Source excerpt:
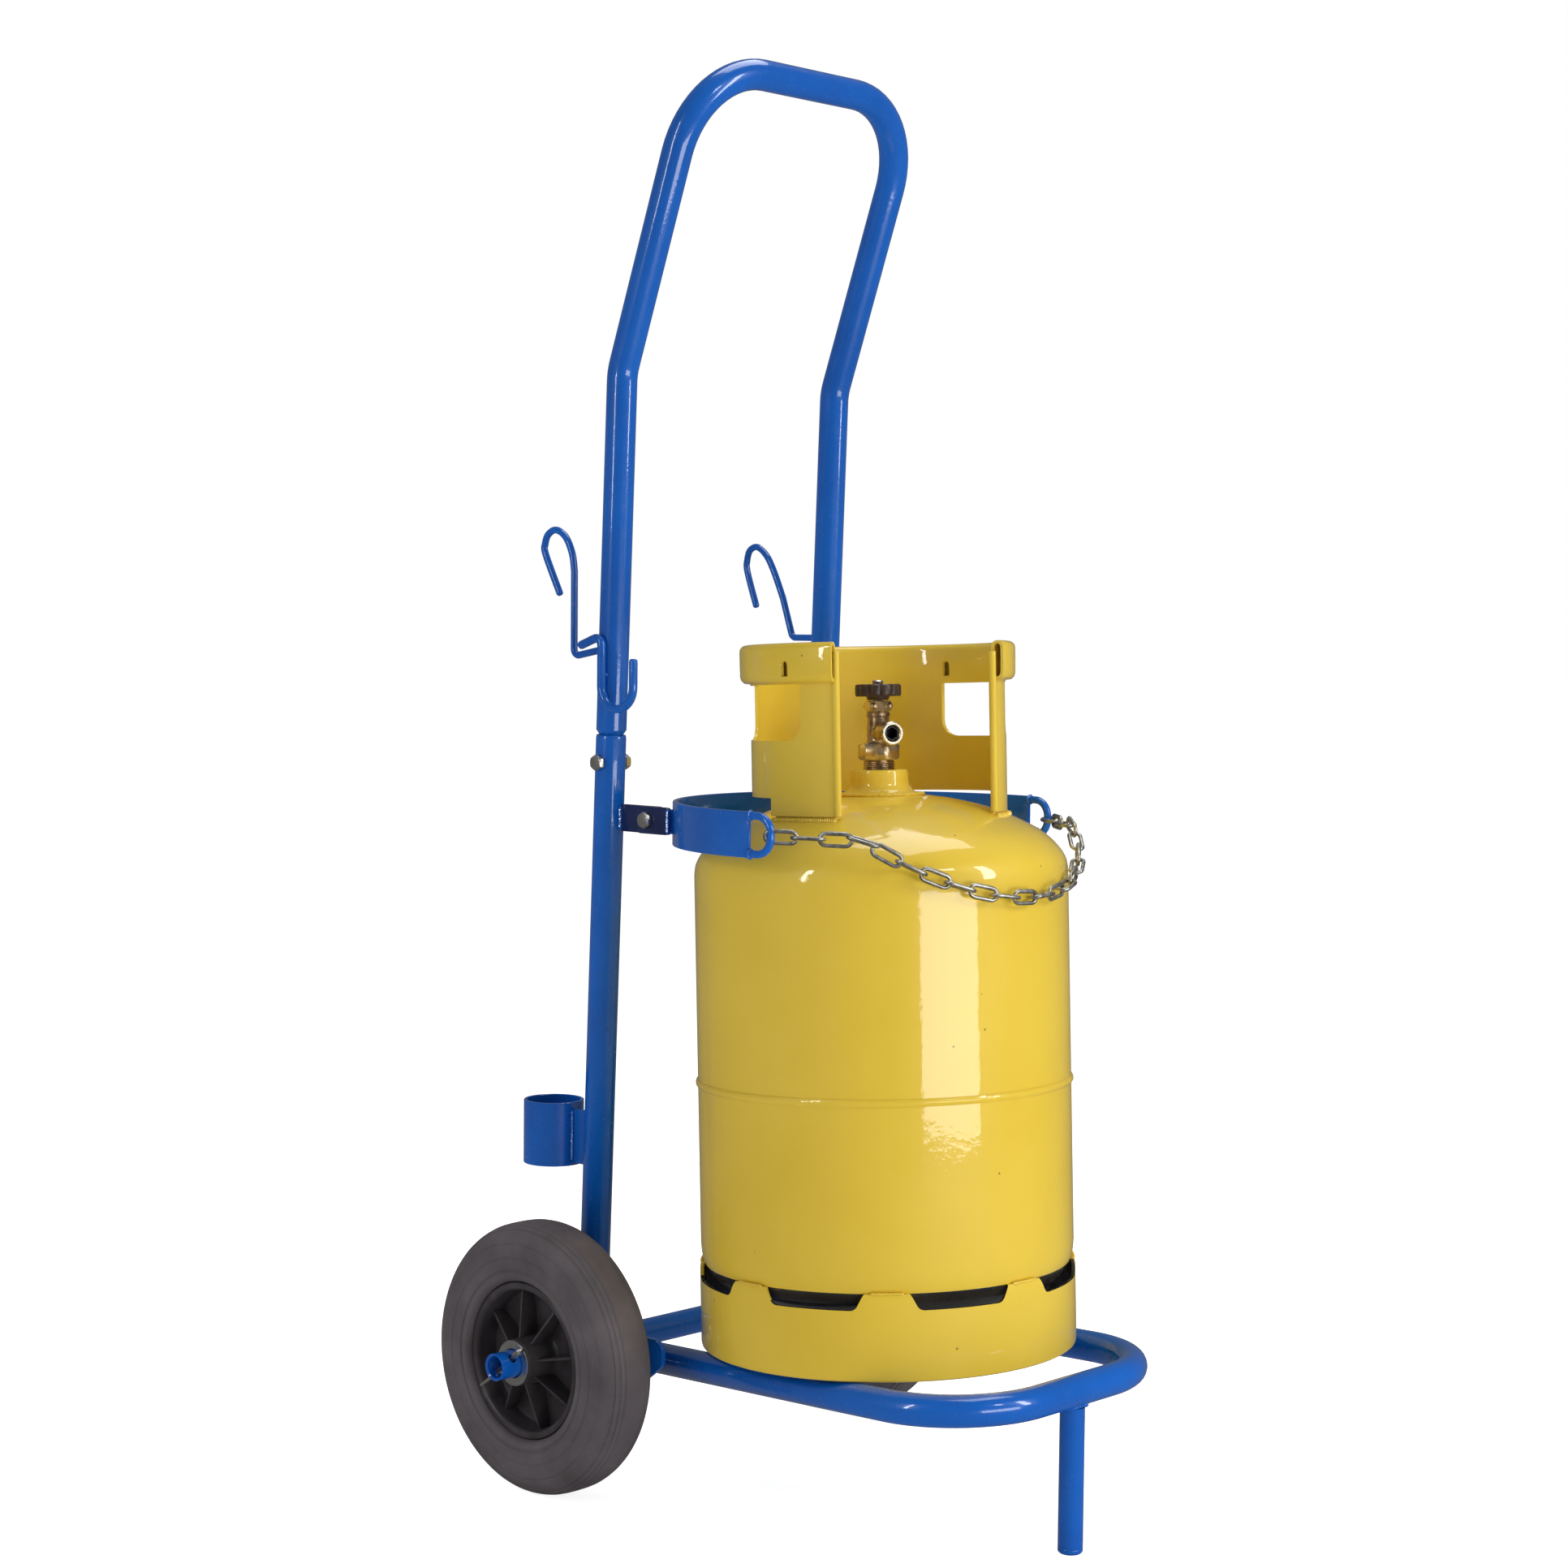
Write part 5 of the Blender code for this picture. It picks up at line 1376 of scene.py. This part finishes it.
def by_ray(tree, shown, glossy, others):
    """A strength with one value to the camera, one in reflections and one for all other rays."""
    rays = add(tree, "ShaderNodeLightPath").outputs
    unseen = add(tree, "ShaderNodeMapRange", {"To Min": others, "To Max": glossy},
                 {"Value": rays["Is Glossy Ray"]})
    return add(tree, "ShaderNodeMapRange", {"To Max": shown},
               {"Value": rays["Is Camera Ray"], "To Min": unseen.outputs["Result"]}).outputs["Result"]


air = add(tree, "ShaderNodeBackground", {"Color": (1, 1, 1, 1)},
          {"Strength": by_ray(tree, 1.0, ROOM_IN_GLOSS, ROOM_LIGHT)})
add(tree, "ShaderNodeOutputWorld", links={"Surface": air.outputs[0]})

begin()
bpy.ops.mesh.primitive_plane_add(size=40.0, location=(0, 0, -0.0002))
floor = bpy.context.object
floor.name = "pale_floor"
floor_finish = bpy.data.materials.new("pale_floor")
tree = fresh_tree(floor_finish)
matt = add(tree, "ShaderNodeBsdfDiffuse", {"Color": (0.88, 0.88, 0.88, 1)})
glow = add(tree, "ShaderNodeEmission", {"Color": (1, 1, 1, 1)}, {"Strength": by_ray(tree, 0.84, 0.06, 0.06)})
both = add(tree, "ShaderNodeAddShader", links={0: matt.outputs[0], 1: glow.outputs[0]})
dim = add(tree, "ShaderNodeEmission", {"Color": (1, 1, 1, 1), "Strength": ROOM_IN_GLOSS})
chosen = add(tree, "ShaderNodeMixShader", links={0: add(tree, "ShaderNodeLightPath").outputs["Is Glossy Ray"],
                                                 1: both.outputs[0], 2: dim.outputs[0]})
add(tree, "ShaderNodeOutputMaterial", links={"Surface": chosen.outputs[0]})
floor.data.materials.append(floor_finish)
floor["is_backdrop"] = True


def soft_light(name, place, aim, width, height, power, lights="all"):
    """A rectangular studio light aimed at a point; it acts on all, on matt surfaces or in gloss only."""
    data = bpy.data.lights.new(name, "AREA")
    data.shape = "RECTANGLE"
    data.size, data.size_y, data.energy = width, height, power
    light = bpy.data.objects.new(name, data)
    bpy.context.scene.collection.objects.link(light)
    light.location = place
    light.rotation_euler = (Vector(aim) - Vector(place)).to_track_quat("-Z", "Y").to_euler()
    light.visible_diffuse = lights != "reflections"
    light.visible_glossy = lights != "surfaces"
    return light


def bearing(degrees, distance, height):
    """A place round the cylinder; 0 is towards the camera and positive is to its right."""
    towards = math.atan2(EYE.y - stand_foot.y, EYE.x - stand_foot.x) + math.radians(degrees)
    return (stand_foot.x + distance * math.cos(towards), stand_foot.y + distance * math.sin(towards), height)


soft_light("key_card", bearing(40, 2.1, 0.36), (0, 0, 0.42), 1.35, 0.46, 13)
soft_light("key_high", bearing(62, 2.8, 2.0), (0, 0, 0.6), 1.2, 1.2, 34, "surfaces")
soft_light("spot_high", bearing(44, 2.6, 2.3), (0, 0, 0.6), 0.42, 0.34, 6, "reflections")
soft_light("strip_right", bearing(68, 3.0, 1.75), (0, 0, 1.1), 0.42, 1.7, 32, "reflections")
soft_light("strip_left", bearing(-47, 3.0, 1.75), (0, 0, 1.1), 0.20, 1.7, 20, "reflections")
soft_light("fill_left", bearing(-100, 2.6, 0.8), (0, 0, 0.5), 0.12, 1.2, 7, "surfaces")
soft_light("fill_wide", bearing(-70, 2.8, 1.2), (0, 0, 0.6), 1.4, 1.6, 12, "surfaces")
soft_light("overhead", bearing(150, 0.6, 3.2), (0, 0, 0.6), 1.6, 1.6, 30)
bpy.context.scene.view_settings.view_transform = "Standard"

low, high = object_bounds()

To do: Write out the whole listing again, exactly as it stands.

The reply:
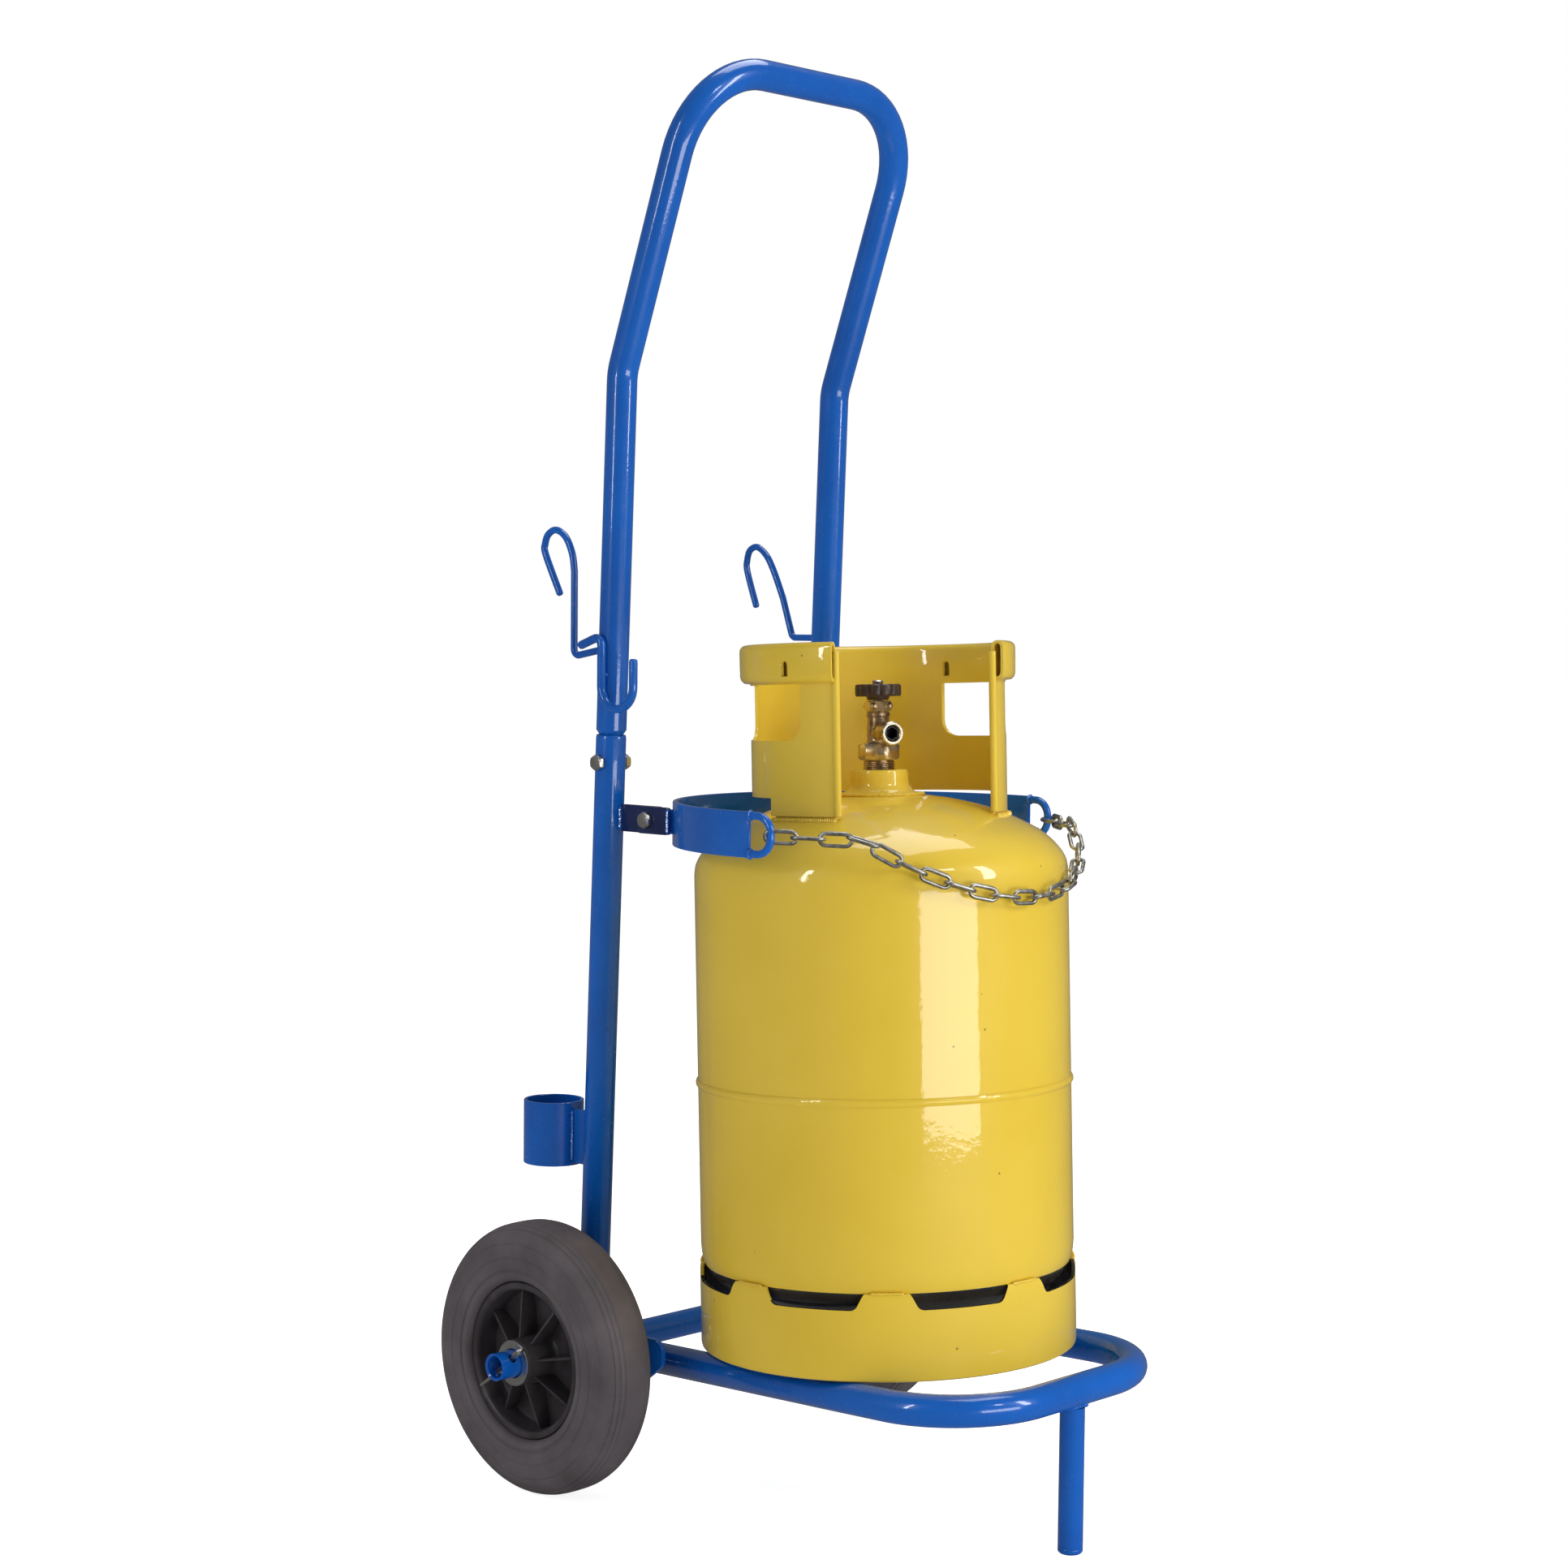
Write part 5 of the Blender code for this picture. It picks up at line 1376 of scene.py. This part finishes it.
def by_ray(tree, shown, glossy, others):
    """A strength with one value to the camera, one in reflections and one for all other rays."""
    rays = add(tree, "ShaderNodeLightPath").outputs
    unseen = add(tree, "ShaderNodeMapRange", {"To Min": others, "To Max": glossy},
                 {"Value": rays["Is Glossy Ray"]})
    return add(tree, "ShaderNodeMapRange", {"To Max": shown},
               {"Value": rays["Is Camera Ray"], "To Min": unseen.outputs["Result"]}).outputs["Result"]


air = add(tree, "ShaderNodeBackground", {"Color": (1, 1, 1, 1)},
          {"Strength": by_ray(tree, 1.0, ROOM_IN_GLOSS, ROOM_LIGHT)})
add(tree, "ShaderNodeOutputWorld", links={"Surface": air.outputs[0]})

begin()
bpy.ops.mesh.primitive_plane_add(size=40.0, location=(0, 0, -0.0002))
floor = bpy.context.object
floor.name = "pale_floor"
floor_finish = bpy.data.materials.new("pale_floor")
tree = fresh_tree(floor_finish)
matt = add(tree, "ShaderNodeBsdfDiffuse", {"Color": (0.88, 0.88, 0.88, 1)})
glow = add(tree, "ShaderNodeEmission", {"Color": (1, 1, 1, 1)}, {"Strength": by_ray(tree, 0.84, 0.06, 0.06)})
both = add(tree, "ShaderNodeAddShader", links={0: matt.outputs[0], 1: glow.outputs[0]})
dim = add(tree, "ShaderNodeEmission", {"Color": (1, 1, 1, 1), "Strength": ROOM_IN_GLOSS})
chosen = add(tree, "ShaderNodeMixShader", links={0: add(tree, "ShaderNodeLightPath").outputs["Is Glossy Ray"],
                                                 1: both.outputs[0], 2: dim.outputs[0]})
add(tree, "ShaderNodeOutputMaterial", links={"Surface": chosen.outputs[0]})
floor.data.materials.append(floor_finish)
floor["is_backdrop"] = True


def soft_light(name, place, aim, width, height, power, lights="all"):
    """A rectangular studio light aimed at a point; it acts on all, on matt surfaces or in gloss only."""
    data = bpy.data.lights.new(name, "AREA")
    data.shape = "RECTANGLE"
    data.size, data.size_y, data.energy = width, height, power
    light = bpy.data.objects.new(name, data)
    bpy.context.scene.collection.objects.link(light)
    light.location = place
    light.rotation_euler = (Vector(aim) - Vector(place)).to_track_quat("-Z", "Y").to_euler()
    light.visible_diffuse = lights != "reflections"
    light.visible_glossy = lights != "surfaces"
    return light


def bearing(degrees, distance, height):
    """A place round the cylinder; 0 is towards the camera and positive is to its right."""
    towards = math.atan2(EYE.y - stand_foot.y, EYE.x - stand_foot.x) + math.radians(degrees)
    return (stand_foot.x + distance * math.cos(towards), stand_foot.y + distance * math.sin(towards), height)


soft_light("key_card", bearing(40, 2.1, 0.36), (0, 0, 0.42), 1.35, 0.46, 13)
soft_light("key_high", bearing(62, 2.8, 2.0), (0, 0, 0.6), 1.2, 1.2, 34, "surfaces")
soft_light("spot_high", bearing(44, 2.6, 2.3), (0, 0, 0.6), 0.42, 0.34, 6, "reflections")
soft_light("strip_right", bearing(68, 3.0, 1.75), (0, 0, 1.1), 0.42, 1.7, 32, "reflections")
soft_light("strip_left", bearing(-47, 3.0, 1.75), (0, 0, 1.1), 0.20, 1.7, 20, "reflections")
soft_light("fill_left", bearing(-100, 2.6, 0.8), (0, 0, 0.5), 0.12, 1.2, 7, "surfaces")
soft_light("fill_wide", bearing(-70, 2.8, 1.2), (0, 0, 0.6), 1.4, 1.6, 12, "surfaces")
soft_light("overhead", bearing(150, 0.6, 3.2), (0, 0, 0.6), 1.6, 1.6, 30)
bpy.context.scene.view_settings.view_transform = "Standard"

low, high = object_bounds()